TASK PROMPT: Write the records out again, precisely as they stand.

[JSON records of objects]
--*--
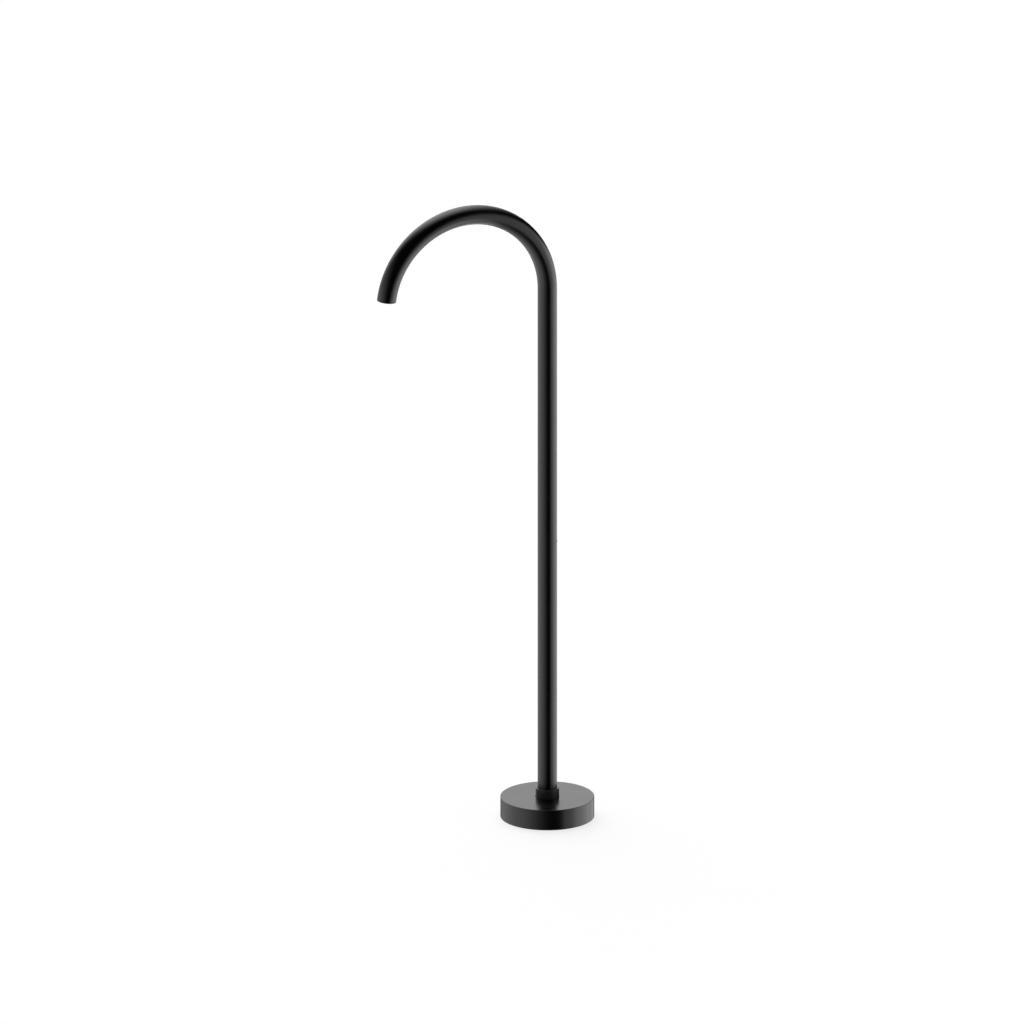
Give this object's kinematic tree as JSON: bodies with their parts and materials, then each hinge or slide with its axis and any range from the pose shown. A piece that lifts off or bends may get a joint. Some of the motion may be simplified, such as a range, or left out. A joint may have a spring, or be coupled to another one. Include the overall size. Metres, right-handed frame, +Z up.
{
  "type": "floor standing bath filler",
  "caption": "Floor standing bath spout: one bent tube that swivels in a floor socket, with a round cover that lifts off the floor and an aerator that screws out.",
  "frame": {"origin": "on the riser's axis at floor level, at the centre of the floor bolts' circle", "axes": "+Z up along the riser, -X from the riser towards the outlet, Y across the bend's plane"},
  "size_m": [0.3862, 0.155, 1.079],
  "materials": {
    "black_coating": "satin black coating on metal",
    "turned_brass": "turned, uncoated",
    "aerator_metal": "satin black coating on metal",
    "flange_steel": "turned stainless steel",
    "screw_steel": "plain stainless steel",
    "mesh_steel": "fine stainless mesh",
    "black_rubber": "matt rubber",
    "white_plastic": "smooth low-friction plastic"
  },
  "bodies": {
    "floor_mount": {"floor_gasket": "black_rubber", "floor_flange": "flange_steel", "levelling_screws": "screw_steel", "floor_socket": "turned_brass", "inlet_strainer": "mesh_steel", "socket_screws": "screw_steel", "slip_ring_lower": "white_plastic", "swivel_collar": "black_coating", "collar_wiper_ring": "black_rubber", "collar_lock_screw": "screw_steel"},
    "spout": {"spout_tube": "black_coating", "riser_plug": "black_coating", "spout_spigot": "turned_brass", "spigot_o_ring_lower": "black_rubber", "spigot_o_ring_upper": "black_rubber", "split_ring": "turned_brass", "slip_ring_upper": "white_plastic", "outlet_bush": "turned_brass"},
    "cover": {"base_cover": "black_coating", "cover_grip_ring": "black_rubber"},
    "washer": {"aerator_washer": "black_rubber"},
    "aerator": {"aerator_housing": "aerator_metal", "aerator_insert": "white_plastic", "aerator_screen": "mesh_steel"}
  },
  "joints": [
    {"name": "spout_swivel", "type": "hinge", "parent": "floor_mount", "child": "spout", "pos_m": [0, 0, 0.04], "axis": [0, 0, 1], "continuous": true},
    {"name": "cover_lift", "type": "slide", "parent": "floor_mount", "child": "cover", "axis": [0, 0, 1], "range_m": [0, 0.86]},
    {"name": "aerator_travel", "type": "slide", "parent": "spout", "child": "washer", "axis": [-0.1245, 0, -0.9922], "range_m": [0, 0.009]},
    {"name": "aerator_turn", "type": "hinge", "parent": "washer", "child": "aerator", "pos_m": [-0.29286, 0, 0.9343], "axis": [-0.1245, 0, -0.9922], "range_deg": [0, 3240]}
  ],
  "couplings": [
    {"joint": "aerator_turn", "follows": "aerator_travel", "rad_per_m": 6283.2}
  ]
}
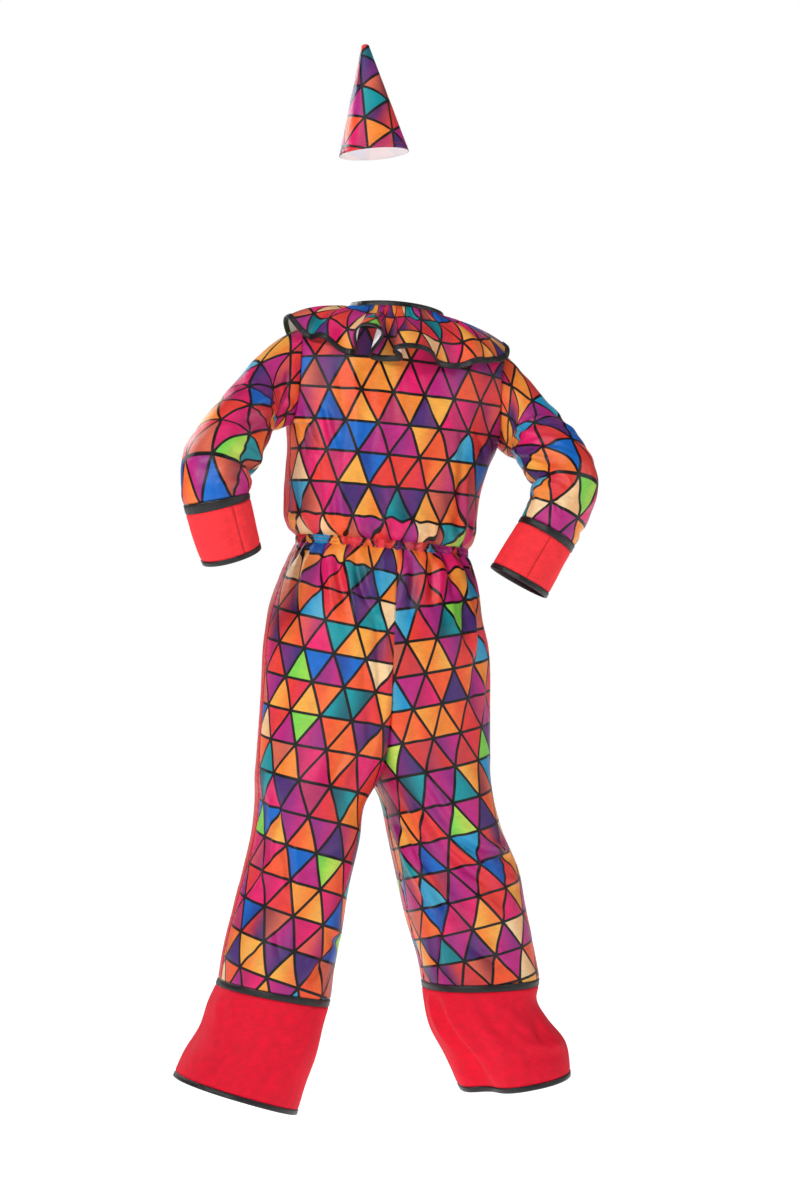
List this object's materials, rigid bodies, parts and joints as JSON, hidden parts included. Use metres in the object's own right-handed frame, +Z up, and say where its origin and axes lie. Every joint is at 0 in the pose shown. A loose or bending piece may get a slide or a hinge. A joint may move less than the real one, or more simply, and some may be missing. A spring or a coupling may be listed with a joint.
{
  "type": "clown costume",
  "caption": "Child's clown costume as worn by nobody: printed jumpsuit with a ruffled collar, red cuffs and leg bands, legs apart, hands on hips, and a pointed hat.",
  "frame": {"origin": "middle of the neck opening, where the wearer's neck holds the suit", "axes": "+Z up, +X to the wearer's left, -Y to the front"},
  "size_m": [0.5696, 0.3152, 1.4499],
  "materials": {
    "print": "satin",
    "red": "satin",
    "black": "satin"
  },
  "bodies": {
    "root": {"bodice_back": "print", "bodice_front_left": "red", "bodice_front_right": "print", "front_placket": "red", "waist_casing": "print", "neckband": "black", "collar_ruffle": "print", "collar_binding": "black", "hat_cone": "print", "sleeve_left": "print", "cuff_trim_top_left": "black", "cuff_left": "red", "cuff_trim_bottom_left": "black", "trouser_back_left": "print", "trouser_front_left": "red", "band_trim_top_left": "black", "leg_band_left": "red", "band_trim_bottom_left": "black", "sleeve_right": "print", "cuff_trim_top_right": "black", "cuff_right": "red", "cuff_trim_bottom_right": "black", "trouser_back_right": "print", "trouser_front_right": "print", "band_trim_top_right": "black", "leg_band_right": "red", "band_trim_bottom_right": "black"}
  },
  "joints": []
}
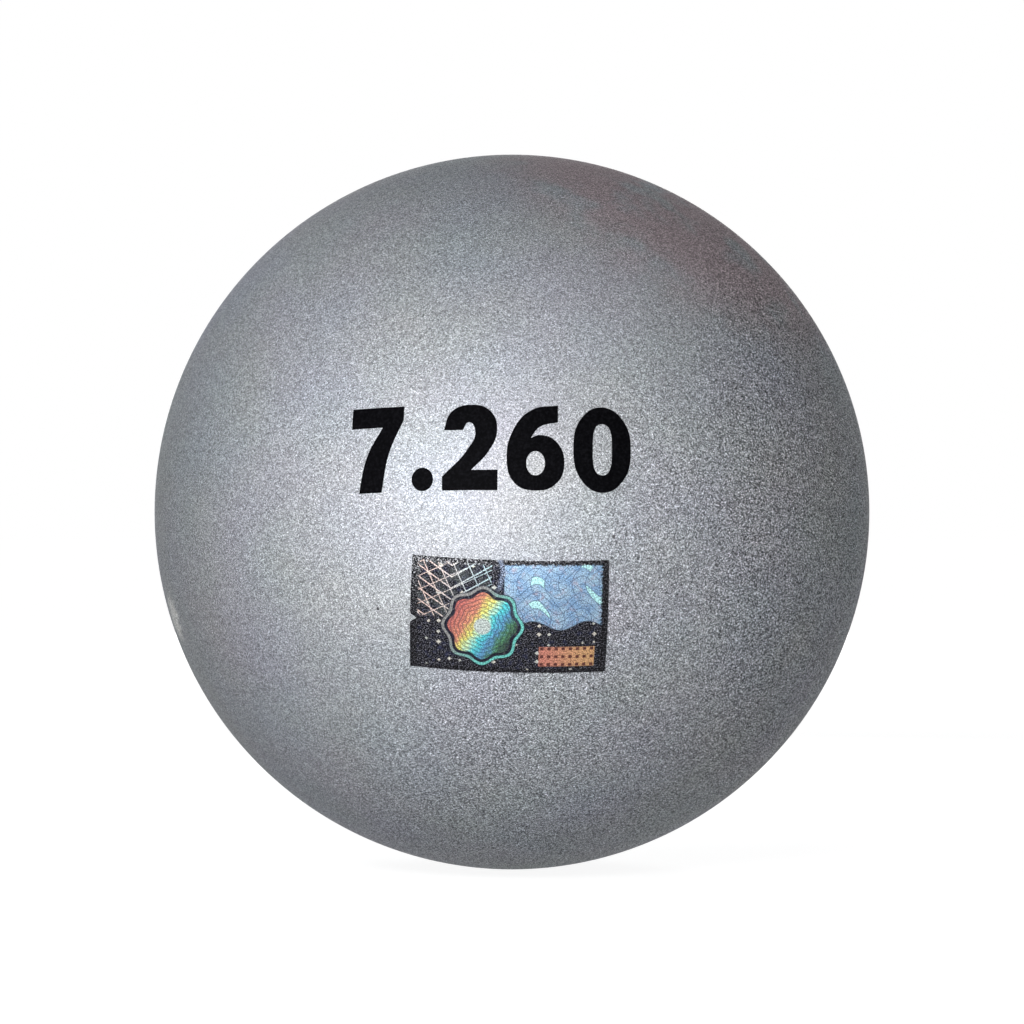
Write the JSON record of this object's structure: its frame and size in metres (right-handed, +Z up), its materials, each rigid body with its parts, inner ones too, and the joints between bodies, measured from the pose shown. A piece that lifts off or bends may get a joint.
--*--
REPLY:
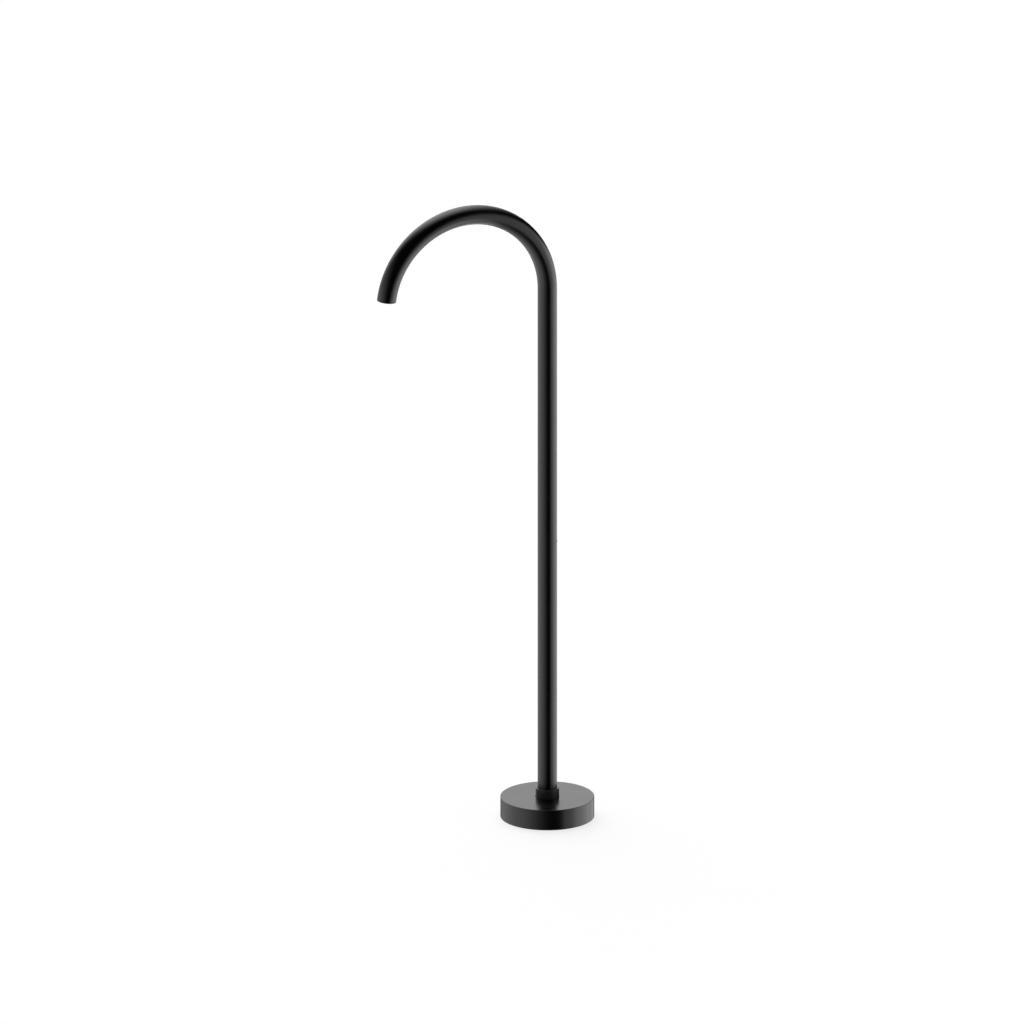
Give this object's kinematic tree as JSON: bodies with their parts and materials, then each hinge or slide with its axis and any range from the pose shown. A piece that lifts off or bends may get a joint. Some of the motion may be simplified, such as a range, or left out. A joint may have a spring, or be coupled to another one. Include the overall size. Metres, right-handed frame, +Z up.
{
  "type": "floor standing bath filler",
  "caption": "Floor standing bath spout: one bent tube that swivels in a floor socket, with a round cover that lifts off the floor and an aerator that screws out.",
  "frame": {"origin": "on the riser's axis at floor level, at the centre of the floor bolts' circle", "axes": "+Z up along the riser, -X from the riser towards the outlet, Y across the bend's plane"},
  "size_m": [0.3862, 0.155, 1.079],
  "materials": {
    "black_coating": "satin black coating on metal",
    "turned_brass": "turned, uncoated",
    "aerator_metal": "satin black coating on metal",
    "flange_steel": "turned stainless steel",
    "screw_steel": "plain stainless steel",
    "mesh_steel": "fine stainless mesh",
    "black_rubber": "matt rubber",
    "white_plastic": "smooth low-friction plastic"
  },
  "bodies": {
    "floor_mount": {"floor_gasket": "black_rubber", "floor_flange": "flange_steel", "levelling_screws": "screw_steel", "floor_socket": "turned_brass", "inlet_strainer": "mesh_steel", "socket_screws": "screw_steel", "slip_ring_lower": "white_plastic", "swivel_collar": "black_coating", "collar_wiper_ring": "black_rubber", "collar_lock_screw": "screw_steel"},
    "spout": {"spout_tube": "black_coating", "riser_plug": "black_coating", "spout_spigot": "turned_brass", "spigot_o_ring_lower": "black_rubber", "spigot_o_ring_upper": "black_rubber", "split_ring": "turned_brass", "slip_ring_upper": "white_plastic", "outlet_bush": "turned_brass"},
    "cover": {"base_cover": "black_coating", "cover_grip_ring": "black_rubber"},
    "washer": {"aerator_washer": "black_rubber"},
    "aerator": {"aerator_housing": "aerator_metal", "aerator_insert": "white_plastic", "aerator_screen": "mesh_steel"}
  },
  "joints": [
    {"name": "spout_swivel", "type": "hinge", "parent": "floor_mount", "child": "spout", "pos_m": [0, 0, 0.04], "axis": [0, 0, 1], "continuous": true},
    {"name": "cover_lift", "type": "slide", "parent": "floor_mount", "child": "cover", "axis": [0, 0, 1], "range_m": [0, 0.86]},
    {"name": "aerator_travel", "type": "slide", "parent": "spout", "child": "washer", "axis": [-0.1245, 0, -0.9922], "range_m": [0, 0.009]},
    {"name": "aerator_turn", "type": "hinge", "parent": "washer", "child": "aerator", "pos_m": [-0.29286, 0, 0.9343], "axis": [-0.1245, 0, -0.9922], "range_deg": [0, 3240]}
  ],
  "couplings": [
    {"joint": "aerator_turn", "follows": "aerator_travel", "rad_per_m": 6283.2}
  ]
}
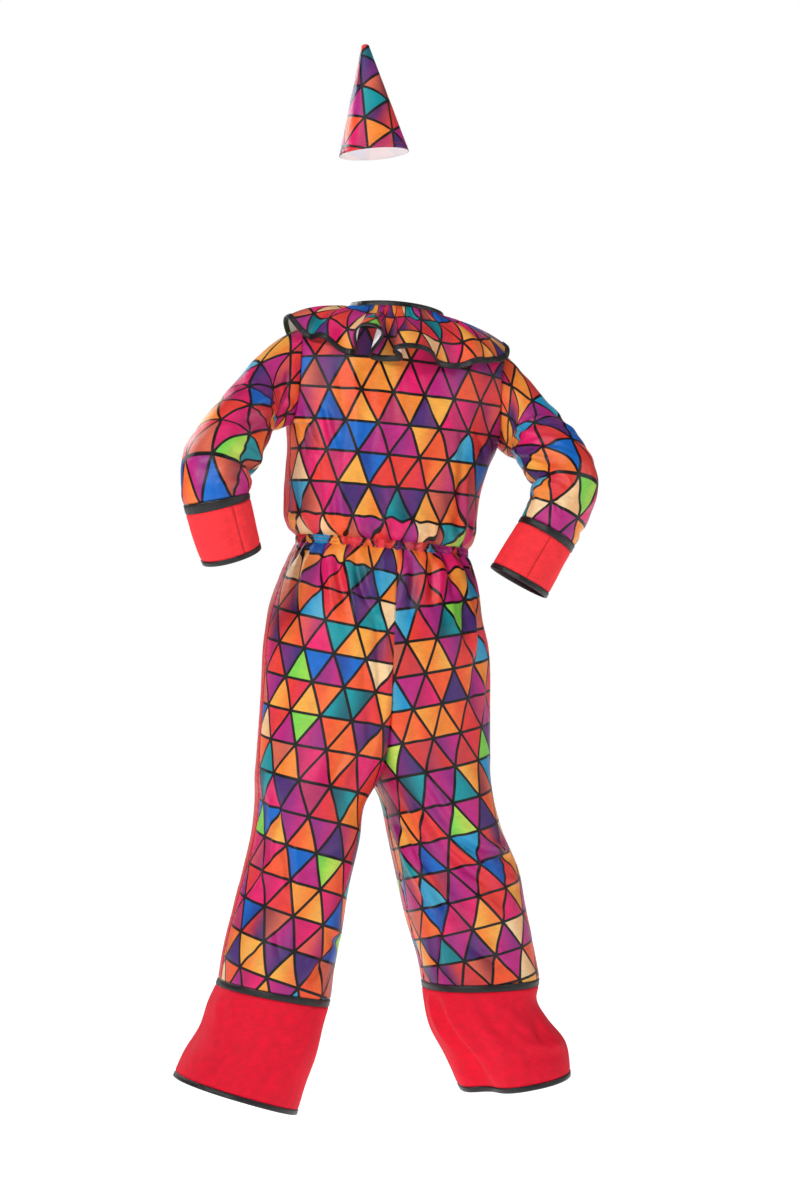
List this object's materials, rigid bodies, parts and joints as JSON, hidden parts included. Use metres in the object's own right-handed frame, +Z up, and say where its origin and axes lie. Every joint is at 0 in the pose shown. A loose or bending piece may get a slide or a hinge. A joint may move less than the real one, or more simply, and some may be missing. A spring or a coupling may be listed with a joint.
{
  "type": "clown costume",
  "caption": "Child's clown costume as worn by nobody: printed jumpsuit with a ruffled collar, red cuffs and leg bands, legs apart, hands on hips, and a pointed hat.",
  "frame": {"origin": "middle of the neck opening, where the wearer's neck holds the suit", "axes": "+Z up, +X to the wearer's left, -Y to the front"},
  "size_m": [0.5696, 0.3152, 1.4499],
  "materials": {
    "print": "satin",
    "red": "satin",
    "black": "satin"
  },
  "bodies": {
    "root": {"bodice_back": "print", "bodice_front_left": "red", "bodice_front_right": "print", "front_placket": "red", "waist_casing": "print", "neckband": "black", "collar_ruffle": "print", "collar_binding": "black", "hat_cone": "print", "sleeve_left": "print", "cuff_trim_top_left": "black", "cuff_left": "red", "cuff_trim_bottom_left": "black", "trouser_back_left": "print", "trouser_front_left": "red", "band_trim_top_left": "black", "leg_band_left": "red", "band_trim_bottom_left": "black", "sleeve_right": "print", "cuff_trim_top_right": "black", "cuff_right": "red", "cuff_trim_bottom_right": "black", "trouser_back_right": "print", "trouser_front_right": "print", "band_trim_top_right": "black", "leg_band_right": "red", "band_trim_bottom_right": "black"}
  },
  "joints": []
}
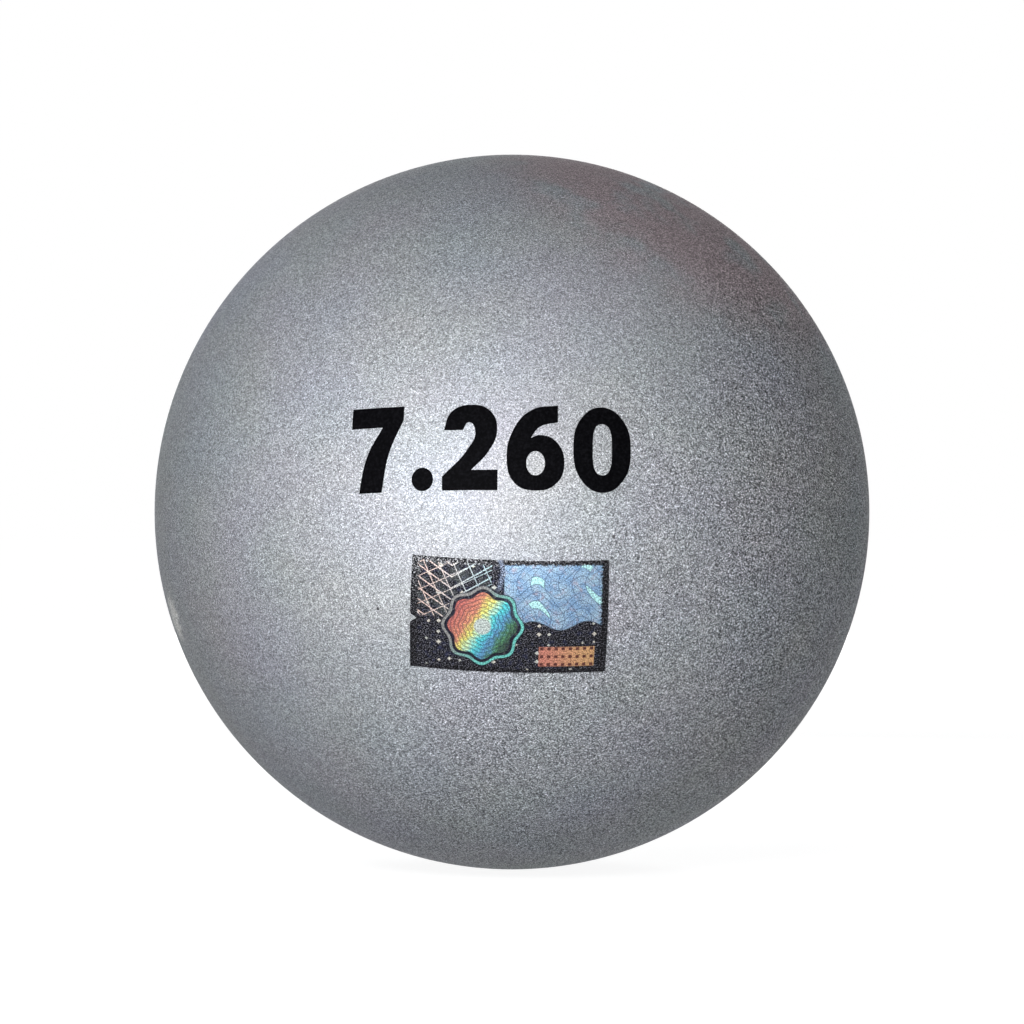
Write the JSON record of this object's structure: its frame and size in metres (right-handed, +Z up), its materials, each rigid body with its parts, inner ones too, and the joints between bodies, measured from the pose shown. A piece that lifts off or bends may get a joint.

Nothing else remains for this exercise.